Monday, January 3, 2011
NJPP Monday Minute 1/03/11: Resolutions for a New Year
Every year 40 to 45 percent of American adults make one or more resolutions to change certain behavior patterns. Among the top personal goals are weight loss, getting more exercise and quitting smoking. People also want to act more responsibly with respect to their finances and get out of debt.
Research shows that making resolutions can be useful because people who explicitly make resolutions are ten times more likely to attain their goals than people who don't explicitly make them. And even if only about 50 percent of people keep their resolutions for six months, it is still useful to try.
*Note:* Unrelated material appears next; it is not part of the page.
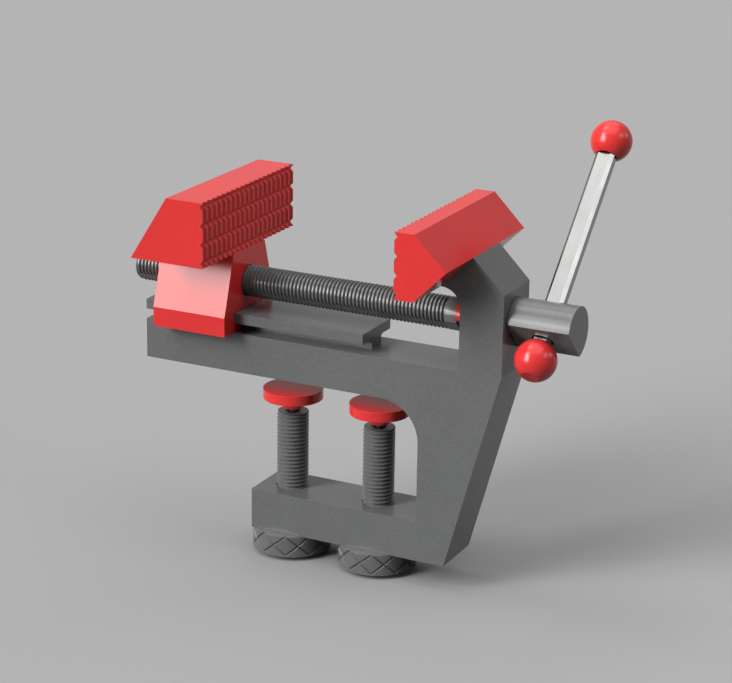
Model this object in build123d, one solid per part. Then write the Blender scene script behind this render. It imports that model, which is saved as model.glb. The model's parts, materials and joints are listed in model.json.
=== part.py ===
from build123d import *
import math
import os

# Bench vise with a table clamp, built in its working position.
# Millimetres. +Z is up, +X runs along the lead screw towards the handle, -Y is the front.
# The origin is on the face that rests on the table, below the middle of the jaw gap.

# ---------------------------------------------------------------- frame
frame_thick = 30.0
beam_left = -100.0
beam_height = 20.0
column_left = 70.0
column_right = 92.0
foot_right = 65.0
arm_left = -40.25
arm_top = -59.6
arm_bottom = -80.0
throat_right = 50.0
throat_radius = 20.0
overhang_radius = 9.5

rail_right = 20.0
rail_web_width = 10.0
rail_web_height = 5.0
rail_plate_height = 5.0
rail_fillet = 2.0

# ---------------------------------------------------------------- jaws
jaw_width = 90.0
jaw_bottom = 60.0
jaw_height = 32.0
jaw_gap = 100.0
jaw_top = jaw_bottom + jaw_height
fixed_top_length = 10.0
moving_top_length = 20.0
moving_bottom_length = 40.0
tooth_count = 20
tooth_groove_half = 1.5
tooth_depth = 1.7
tooth_pitch = jaw_width / tooth_count
cross_groove_count = 4
cross_groove_edge = 2.2
cross_groove_half = 1.75
cross_groove_depth = 1.5
cross_groove_pitch = (jaw_height - 2 * cross_groove_edge) / (cross_groove_count - 1)

slider_length = 40.0
slider_base_half = 24.75
slider_top_half = 15.5
slider_skirt_top = 30.0
slide_gap = 0.3
lip_reach = 7.0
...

If people can make these resolutions and change their behavior, perhaps it would be useful for the state to do so as well. Here are some suggested resolutions to help New Jersey do better in the coming year.
Get Fit
Enact a fiscally responsible budget that meets the needs of all New Jersey residents. Enact no new laws without a full understanding of the revenue gain or loss to the state and local governments. Do a complete analysis of who benefits and who loses when laws are changed. All of this should be done in a manner that informs the public and is based on fact. Transparency is critical. The richest taxpayers in New Jersey just received a tax windfall from Washington. If managing the state's finances in a fiscally responsible way requires increasing taxes on some, the state should do it.
Manage Debt
Cut the hype; explain the facts. Poor financial decisions have caused New Jersey's debt to grow measurably over the years. Since the 1990's, governors and legislators have borrowed when they shouldn't have; have failed to make pension and retirement payments; have expanded programs without resources to provide for them; and have cut taxes with no understanding of the impact. It has taken many years to get into this situation; it will take years to correct it. Public employees who plow the roads, teach children, put out fires and pay the bills are not the enemy. They have contributed towards their benefits; the state has not. A thoughtful plan of action for the future agreed upon by all is needed.
Drink Less
Commit to reducing gasoline consumption by 10 percent through a combination of increased fees on gas consumption and improvements in public transportation. New Jersey last increased fees on motor fuel consumption in 1988 while at the same time making its public transportation system one of the most expensive to use in the nation. New Jersey should expand the sales tax to include motor fuels; raise its gas tax; and use some of the new resources to make mass transit more affordable again. The benefits of this include less congestion on the roads, cleaner air, healthier people and independence from authoritarian oil-producing nations.
Get a Better Education
Over the last year, the Governor has engaged in an unproductive and ugly debate about New Jersey's education system. Calling public school children "drug mules" does not get at the central debate about how to continue to educate New Jersey children and future leaders. Cutting $800 million in state aid from school budgets will likely increase class sizes without having a measurable effect on lowering property taxes. The governor, the legislature, NJEA, teachers, administrators and parents need to work together to address the problems that exist and fix them.
Get a Better Job
The state's colleges and universities produce the leaders of the future and are critical to the state's competitive business climate. Young, educated families move to New Jersey because of the state's good schools and the high quality, well paid work opportunities provided throughout this region. But the state needs to be aware that it must effectively support its colleges and universities and the students who attend them. Education has made America a world leader. Investments in higher education are a much better growth strategy than tax breaks to corporations.
Help Others
Take care of the needy. Raise the minimum wage to a living wage and expand the Earned Income Tax Credit to its 2010 level of 25 percent of the federal credit, recognizing that New Jersey is a high cost-of-living state for working poor people. Expand services to feed the hungry, provide heat to low income people and care for the elderly and disabled. Reinstate the appropriations to family planning organizations, school breakfast and lunch programs, and after school programs that lost their funding under the current budget. Adopt a homeless animal. Feed the birds. Don't kill deer and bears.
All of these resolutions call upon us to invest - in people, the environment and the state's infrastructure. They ask us to listen and think and get the facts. They ask for civility and kindness. It's clear we have to do better than we have done in the past. And that's what resolutions are all about. If we resolve to do these things and we only succeed at half of them, New Jersey will be a better place.